▶ **EXERCISE PROMPT**
Your task is to copy a single run of lines that starts at the line with "front_bumper()" and stops at the line with "bpy.context.scene.collection.objects.link(empty)", keeping both ends. Copy nothing else.

▶ **GIVEN RECORDS**
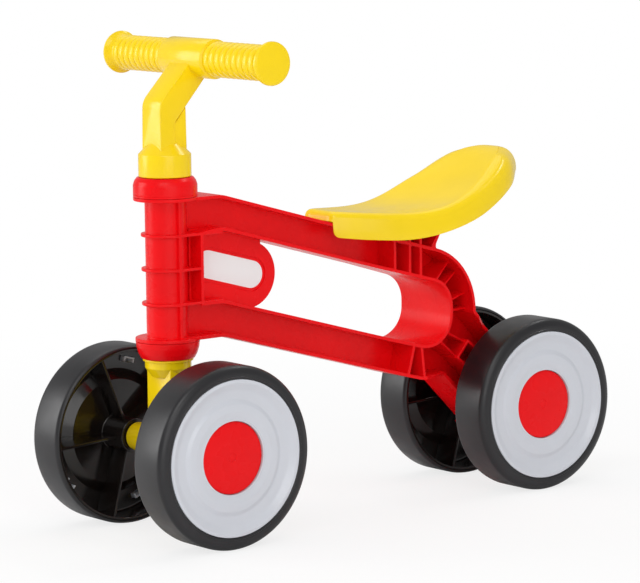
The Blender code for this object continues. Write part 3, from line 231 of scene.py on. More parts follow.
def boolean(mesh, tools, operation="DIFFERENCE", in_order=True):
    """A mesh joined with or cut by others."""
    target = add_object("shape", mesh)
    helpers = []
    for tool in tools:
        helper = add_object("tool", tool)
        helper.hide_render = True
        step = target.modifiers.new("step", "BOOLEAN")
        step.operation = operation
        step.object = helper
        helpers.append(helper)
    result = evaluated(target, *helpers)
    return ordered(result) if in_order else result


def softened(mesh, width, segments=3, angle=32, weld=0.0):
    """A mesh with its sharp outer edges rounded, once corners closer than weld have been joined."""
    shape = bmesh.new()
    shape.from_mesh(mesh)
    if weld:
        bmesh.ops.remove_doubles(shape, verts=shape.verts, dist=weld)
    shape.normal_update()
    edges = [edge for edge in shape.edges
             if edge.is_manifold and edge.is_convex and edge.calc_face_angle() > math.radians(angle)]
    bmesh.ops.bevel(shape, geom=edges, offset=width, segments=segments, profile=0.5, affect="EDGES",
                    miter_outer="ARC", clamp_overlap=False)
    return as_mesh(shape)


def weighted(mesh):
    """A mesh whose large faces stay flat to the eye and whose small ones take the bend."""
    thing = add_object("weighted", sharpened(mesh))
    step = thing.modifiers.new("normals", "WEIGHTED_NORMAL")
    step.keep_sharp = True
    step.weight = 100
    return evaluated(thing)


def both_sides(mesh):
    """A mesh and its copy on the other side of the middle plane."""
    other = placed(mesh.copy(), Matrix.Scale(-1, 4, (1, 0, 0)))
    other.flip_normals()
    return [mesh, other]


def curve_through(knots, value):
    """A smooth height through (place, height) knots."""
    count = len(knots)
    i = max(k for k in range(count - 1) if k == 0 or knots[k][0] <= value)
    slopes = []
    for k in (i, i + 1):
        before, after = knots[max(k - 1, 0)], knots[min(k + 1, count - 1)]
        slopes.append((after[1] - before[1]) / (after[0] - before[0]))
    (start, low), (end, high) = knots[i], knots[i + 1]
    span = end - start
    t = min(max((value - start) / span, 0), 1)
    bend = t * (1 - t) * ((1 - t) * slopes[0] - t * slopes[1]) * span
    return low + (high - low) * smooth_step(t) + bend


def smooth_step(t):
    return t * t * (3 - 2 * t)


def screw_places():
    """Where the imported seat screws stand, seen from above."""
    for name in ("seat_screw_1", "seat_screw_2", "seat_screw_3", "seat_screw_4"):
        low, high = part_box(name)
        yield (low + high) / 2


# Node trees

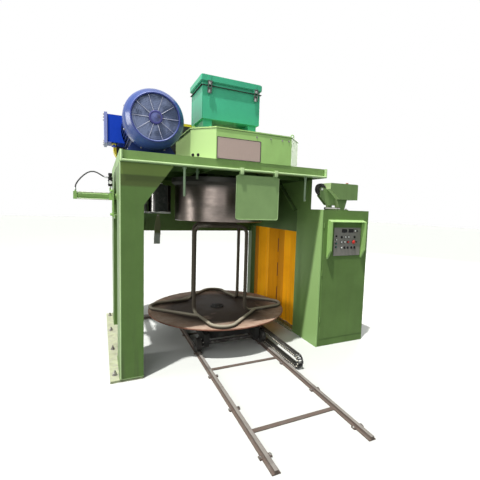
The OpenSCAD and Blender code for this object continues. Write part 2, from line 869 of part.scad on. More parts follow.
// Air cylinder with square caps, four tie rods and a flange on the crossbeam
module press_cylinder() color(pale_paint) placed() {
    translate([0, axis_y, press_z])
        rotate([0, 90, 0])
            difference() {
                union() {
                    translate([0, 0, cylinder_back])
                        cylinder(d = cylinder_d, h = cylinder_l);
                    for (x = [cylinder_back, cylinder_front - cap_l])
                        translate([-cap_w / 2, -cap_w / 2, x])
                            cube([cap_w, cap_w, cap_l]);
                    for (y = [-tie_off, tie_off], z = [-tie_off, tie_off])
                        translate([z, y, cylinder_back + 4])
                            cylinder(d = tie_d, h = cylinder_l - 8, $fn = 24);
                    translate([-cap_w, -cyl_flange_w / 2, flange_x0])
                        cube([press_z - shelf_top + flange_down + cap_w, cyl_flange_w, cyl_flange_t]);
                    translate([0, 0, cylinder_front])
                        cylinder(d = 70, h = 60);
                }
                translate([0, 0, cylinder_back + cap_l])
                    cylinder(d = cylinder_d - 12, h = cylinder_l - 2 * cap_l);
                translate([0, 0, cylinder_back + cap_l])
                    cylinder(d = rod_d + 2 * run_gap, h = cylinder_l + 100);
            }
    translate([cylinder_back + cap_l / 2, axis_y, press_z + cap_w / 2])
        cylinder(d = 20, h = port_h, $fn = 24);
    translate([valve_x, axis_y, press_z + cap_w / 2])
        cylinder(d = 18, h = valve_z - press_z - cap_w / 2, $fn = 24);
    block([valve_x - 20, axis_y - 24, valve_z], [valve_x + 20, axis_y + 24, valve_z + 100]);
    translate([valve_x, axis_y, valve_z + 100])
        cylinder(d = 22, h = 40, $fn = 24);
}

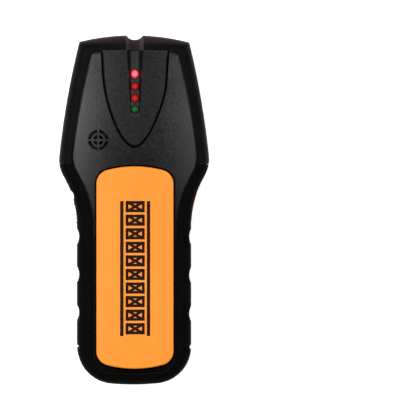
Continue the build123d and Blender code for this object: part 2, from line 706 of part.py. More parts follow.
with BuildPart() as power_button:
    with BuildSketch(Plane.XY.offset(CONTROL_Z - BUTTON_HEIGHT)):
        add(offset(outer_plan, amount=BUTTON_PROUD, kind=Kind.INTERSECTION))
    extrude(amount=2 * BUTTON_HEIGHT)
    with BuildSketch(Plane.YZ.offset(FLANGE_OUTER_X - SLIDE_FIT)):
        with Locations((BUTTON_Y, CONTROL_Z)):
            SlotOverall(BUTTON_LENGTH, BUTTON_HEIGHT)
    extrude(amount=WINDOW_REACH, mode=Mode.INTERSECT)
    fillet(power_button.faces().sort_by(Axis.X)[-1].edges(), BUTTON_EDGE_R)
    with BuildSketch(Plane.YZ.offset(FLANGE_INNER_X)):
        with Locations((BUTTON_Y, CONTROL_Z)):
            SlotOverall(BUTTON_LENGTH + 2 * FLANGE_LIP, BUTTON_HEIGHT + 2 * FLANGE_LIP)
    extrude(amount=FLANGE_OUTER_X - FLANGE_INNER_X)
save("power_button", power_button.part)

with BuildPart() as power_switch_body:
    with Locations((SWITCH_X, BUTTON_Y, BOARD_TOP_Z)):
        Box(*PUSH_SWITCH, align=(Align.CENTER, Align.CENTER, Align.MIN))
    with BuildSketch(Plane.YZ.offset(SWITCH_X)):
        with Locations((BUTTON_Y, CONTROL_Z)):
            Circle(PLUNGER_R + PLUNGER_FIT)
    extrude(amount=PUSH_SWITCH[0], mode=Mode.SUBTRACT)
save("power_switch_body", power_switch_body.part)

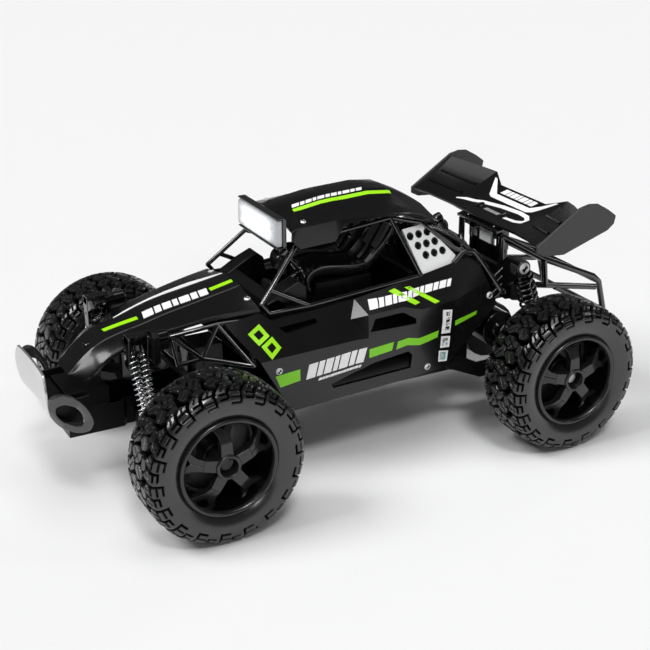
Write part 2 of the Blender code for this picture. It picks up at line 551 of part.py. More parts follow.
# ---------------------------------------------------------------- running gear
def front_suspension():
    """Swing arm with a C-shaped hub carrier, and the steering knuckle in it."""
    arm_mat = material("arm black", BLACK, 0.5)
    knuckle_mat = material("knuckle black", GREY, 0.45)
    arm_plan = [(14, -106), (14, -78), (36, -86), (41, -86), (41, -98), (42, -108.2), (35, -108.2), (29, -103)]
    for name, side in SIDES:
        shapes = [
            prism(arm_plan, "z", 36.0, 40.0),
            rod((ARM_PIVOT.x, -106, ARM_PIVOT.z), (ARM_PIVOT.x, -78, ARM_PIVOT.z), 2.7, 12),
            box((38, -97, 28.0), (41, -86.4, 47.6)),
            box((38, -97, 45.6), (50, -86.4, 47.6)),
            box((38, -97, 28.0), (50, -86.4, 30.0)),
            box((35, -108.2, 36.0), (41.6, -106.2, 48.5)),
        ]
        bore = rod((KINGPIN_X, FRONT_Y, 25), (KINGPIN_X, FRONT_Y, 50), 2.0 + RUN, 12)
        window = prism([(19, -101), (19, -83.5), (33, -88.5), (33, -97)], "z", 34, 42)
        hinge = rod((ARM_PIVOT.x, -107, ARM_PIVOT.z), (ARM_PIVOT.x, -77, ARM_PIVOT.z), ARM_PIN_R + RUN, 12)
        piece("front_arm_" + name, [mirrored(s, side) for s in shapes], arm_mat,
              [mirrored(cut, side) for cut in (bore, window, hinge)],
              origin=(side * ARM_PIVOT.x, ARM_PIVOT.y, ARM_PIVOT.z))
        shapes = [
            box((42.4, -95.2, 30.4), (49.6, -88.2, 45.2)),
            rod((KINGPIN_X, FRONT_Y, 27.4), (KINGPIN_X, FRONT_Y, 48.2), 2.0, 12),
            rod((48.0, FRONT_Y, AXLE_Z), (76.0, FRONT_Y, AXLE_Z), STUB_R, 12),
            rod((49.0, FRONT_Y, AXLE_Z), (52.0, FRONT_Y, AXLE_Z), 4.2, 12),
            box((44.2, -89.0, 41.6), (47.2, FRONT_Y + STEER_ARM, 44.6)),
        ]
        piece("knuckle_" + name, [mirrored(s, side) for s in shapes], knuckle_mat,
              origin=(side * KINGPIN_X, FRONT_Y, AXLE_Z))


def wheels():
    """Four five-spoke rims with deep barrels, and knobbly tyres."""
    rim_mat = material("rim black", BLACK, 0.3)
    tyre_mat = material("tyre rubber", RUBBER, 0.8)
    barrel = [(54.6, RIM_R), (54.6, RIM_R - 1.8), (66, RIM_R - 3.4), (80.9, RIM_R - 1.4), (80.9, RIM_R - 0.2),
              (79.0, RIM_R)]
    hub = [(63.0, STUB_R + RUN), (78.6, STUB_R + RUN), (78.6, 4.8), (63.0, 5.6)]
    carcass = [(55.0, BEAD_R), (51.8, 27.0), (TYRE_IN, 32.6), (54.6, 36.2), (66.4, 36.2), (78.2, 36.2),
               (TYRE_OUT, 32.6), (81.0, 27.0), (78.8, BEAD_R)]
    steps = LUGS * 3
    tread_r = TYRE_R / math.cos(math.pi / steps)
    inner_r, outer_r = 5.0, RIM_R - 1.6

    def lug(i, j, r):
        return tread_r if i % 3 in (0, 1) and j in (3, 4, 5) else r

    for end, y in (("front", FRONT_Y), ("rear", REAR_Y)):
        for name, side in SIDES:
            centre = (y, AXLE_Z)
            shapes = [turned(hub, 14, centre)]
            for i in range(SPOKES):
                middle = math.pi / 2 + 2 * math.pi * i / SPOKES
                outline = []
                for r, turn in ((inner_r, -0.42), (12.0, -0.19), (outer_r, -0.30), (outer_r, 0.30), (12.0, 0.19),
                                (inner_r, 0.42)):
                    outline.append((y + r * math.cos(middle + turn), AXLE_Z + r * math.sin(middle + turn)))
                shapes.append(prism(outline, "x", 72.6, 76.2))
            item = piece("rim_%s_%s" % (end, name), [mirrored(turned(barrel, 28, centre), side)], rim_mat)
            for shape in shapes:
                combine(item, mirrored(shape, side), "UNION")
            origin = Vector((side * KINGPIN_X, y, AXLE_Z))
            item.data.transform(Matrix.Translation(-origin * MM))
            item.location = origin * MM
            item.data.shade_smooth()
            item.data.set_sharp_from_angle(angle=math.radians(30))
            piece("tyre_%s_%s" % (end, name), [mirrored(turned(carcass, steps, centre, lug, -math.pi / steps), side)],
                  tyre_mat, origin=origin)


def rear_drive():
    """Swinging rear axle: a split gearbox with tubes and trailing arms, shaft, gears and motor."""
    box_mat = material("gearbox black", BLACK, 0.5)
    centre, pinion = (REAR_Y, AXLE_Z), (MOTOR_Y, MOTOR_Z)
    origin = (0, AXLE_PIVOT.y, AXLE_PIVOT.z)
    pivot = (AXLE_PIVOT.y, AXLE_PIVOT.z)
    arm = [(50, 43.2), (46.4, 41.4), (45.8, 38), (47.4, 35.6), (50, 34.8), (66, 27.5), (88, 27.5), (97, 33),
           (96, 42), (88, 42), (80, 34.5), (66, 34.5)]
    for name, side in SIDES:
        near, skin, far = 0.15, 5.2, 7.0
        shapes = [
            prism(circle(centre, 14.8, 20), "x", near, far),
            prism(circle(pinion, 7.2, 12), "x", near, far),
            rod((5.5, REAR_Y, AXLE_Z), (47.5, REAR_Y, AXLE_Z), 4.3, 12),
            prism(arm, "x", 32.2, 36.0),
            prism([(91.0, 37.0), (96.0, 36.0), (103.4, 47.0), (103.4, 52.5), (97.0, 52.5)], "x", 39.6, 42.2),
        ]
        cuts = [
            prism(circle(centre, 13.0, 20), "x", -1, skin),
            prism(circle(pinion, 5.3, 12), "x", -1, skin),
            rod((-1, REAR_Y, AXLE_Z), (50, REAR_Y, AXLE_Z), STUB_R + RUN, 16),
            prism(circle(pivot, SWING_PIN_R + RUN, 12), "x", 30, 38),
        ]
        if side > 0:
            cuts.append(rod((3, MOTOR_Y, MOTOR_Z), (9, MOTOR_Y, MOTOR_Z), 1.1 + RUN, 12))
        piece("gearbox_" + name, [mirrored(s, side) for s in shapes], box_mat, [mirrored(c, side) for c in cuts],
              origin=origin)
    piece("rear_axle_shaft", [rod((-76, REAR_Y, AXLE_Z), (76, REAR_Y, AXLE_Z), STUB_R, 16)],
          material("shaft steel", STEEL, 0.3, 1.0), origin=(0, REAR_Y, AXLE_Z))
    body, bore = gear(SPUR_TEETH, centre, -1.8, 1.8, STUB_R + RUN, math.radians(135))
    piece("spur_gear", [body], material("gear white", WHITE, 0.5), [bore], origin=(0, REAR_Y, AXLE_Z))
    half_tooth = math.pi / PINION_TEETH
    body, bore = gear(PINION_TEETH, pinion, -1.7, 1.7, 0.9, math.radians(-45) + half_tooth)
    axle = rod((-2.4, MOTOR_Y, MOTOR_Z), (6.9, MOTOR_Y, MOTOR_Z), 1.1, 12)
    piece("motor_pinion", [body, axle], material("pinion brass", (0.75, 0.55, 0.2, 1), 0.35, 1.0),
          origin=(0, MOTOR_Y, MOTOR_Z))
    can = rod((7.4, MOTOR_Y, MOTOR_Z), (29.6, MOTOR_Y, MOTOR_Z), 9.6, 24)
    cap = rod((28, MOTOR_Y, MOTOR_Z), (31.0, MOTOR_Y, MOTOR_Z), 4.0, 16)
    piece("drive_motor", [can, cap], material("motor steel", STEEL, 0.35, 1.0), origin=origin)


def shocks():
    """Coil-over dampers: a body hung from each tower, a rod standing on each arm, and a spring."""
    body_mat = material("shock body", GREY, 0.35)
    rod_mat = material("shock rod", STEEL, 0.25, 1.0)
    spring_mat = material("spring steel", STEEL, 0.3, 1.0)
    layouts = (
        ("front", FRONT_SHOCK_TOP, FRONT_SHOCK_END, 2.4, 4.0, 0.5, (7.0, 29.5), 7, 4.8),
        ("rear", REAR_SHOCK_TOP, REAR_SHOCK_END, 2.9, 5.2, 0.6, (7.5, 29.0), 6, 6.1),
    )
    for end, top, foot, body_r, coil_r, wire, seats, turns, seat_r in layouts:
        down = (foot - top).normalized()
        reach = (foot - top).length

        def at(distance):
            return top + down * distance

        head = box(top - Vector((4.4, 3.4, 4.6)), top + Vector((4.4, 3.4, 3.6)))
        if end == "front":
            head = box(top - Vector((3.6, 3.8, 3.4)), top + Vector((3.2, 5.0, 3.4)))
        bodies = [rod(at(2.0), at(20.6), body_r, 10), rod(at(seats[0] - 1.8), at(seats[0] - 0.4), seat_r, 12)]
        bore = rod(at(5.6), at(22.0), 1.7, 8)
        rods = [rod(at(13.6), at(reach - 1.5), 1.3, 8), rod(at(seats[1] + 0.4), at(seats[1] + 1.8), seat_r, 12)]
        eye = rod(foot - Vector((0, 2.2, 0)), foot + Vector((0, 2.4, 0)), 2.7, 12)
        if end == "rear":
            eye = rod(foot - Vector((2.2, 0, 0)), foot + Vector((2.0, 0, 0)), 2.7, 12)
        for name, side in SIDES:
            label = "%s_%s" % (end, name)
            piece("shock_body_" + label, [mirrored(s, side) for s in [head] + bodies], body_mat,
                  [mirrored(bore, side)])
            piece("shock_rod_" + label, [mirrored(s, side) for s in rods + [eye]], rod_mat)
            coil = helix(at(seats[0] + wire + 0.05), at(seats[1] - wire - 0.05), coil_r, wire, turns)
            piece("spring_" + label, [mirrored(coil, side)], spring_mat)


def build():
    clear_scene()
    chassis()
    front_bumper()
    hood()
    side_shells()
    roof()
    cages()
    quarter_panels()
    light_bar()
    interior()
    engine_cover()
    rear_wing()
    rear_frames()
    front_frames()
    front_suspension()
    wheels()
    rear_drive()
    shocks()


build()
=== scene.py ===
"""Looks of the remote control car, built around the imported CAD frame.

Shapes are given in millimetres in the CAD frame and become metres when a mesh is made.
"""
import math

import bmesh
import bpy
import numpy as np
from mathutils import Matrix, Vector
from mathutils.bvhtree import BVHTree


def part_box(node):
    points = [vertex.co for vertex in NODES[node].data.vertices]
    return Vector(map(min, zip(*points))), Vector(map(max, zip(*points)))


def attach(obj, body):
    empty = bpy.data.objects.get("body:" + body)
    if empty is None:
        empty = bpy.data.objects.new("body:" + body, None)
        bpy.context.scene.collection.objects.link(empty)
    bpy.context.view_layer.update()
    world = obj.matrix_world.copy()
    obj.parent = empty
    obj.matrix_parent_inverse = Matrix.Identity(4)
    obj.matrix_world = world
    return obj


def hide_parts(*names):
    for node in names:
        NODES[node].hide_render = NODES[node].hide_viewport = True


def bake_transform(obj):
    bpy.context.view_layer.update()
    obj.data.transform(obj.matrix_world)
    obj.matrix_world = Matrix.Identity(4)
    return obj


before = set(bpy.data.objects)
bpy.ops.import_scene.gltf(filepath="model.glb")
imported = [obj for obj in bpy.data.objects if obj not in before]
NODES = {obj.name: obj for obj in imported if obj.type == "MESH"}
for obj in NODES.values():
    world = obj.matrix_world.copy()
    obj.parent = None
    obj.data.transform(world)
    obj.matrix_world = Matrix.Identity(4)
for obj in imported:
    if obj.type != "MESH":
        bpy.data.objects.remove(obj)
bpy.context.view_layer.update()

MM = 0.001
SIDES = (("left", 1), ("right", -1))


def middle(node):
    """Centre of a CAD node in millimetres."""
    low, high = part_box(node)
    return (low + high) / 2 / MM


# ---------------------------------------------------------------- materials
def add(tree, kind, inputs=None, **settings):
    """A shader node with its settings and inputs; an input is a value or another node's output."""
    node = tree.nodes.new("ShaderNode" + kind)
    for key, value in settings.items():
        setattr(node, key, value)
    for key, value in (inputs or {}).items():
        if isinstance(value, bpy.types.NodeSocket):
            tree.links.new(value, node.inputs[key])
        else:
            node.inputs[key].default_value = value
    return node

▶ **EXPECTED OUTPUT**
    front_bumper()
    hood()
    side_shells()
    roof()
    cages()
    quarter_panels()
    light_bar()
    interior()
    engine_cover()
    rear_wing()
    rear_frames()
    front_frames()
    front_suspension()
    wheels()
    rear_drive()
    shocks()


build()
=== scene.py ===
"""Looks of the remote control car, built around the imported CAD frame.

Shapes are given in millimetres in the CAD frame and become metres when a mesh is made.
"""
import math

import bmesh
import bpy
import numpy as np
from mathutils import Matrix, Vector
from mathutils.bvhtree import BVHTree


def part_box(node):
    points = [vertex.co for vertex in NODES[node].data.vertices]
    return Vector(map(min, zip(*points))), Vector(map(max, zip(*points)))


def attach(obj, body):
    empty = bpy.data.objects.get("body:" + body)
    if empty is None:
        empty = bpy.data.objects.new("body:" + body, None)
        bpy.context.scene.collection.objects.link(empty)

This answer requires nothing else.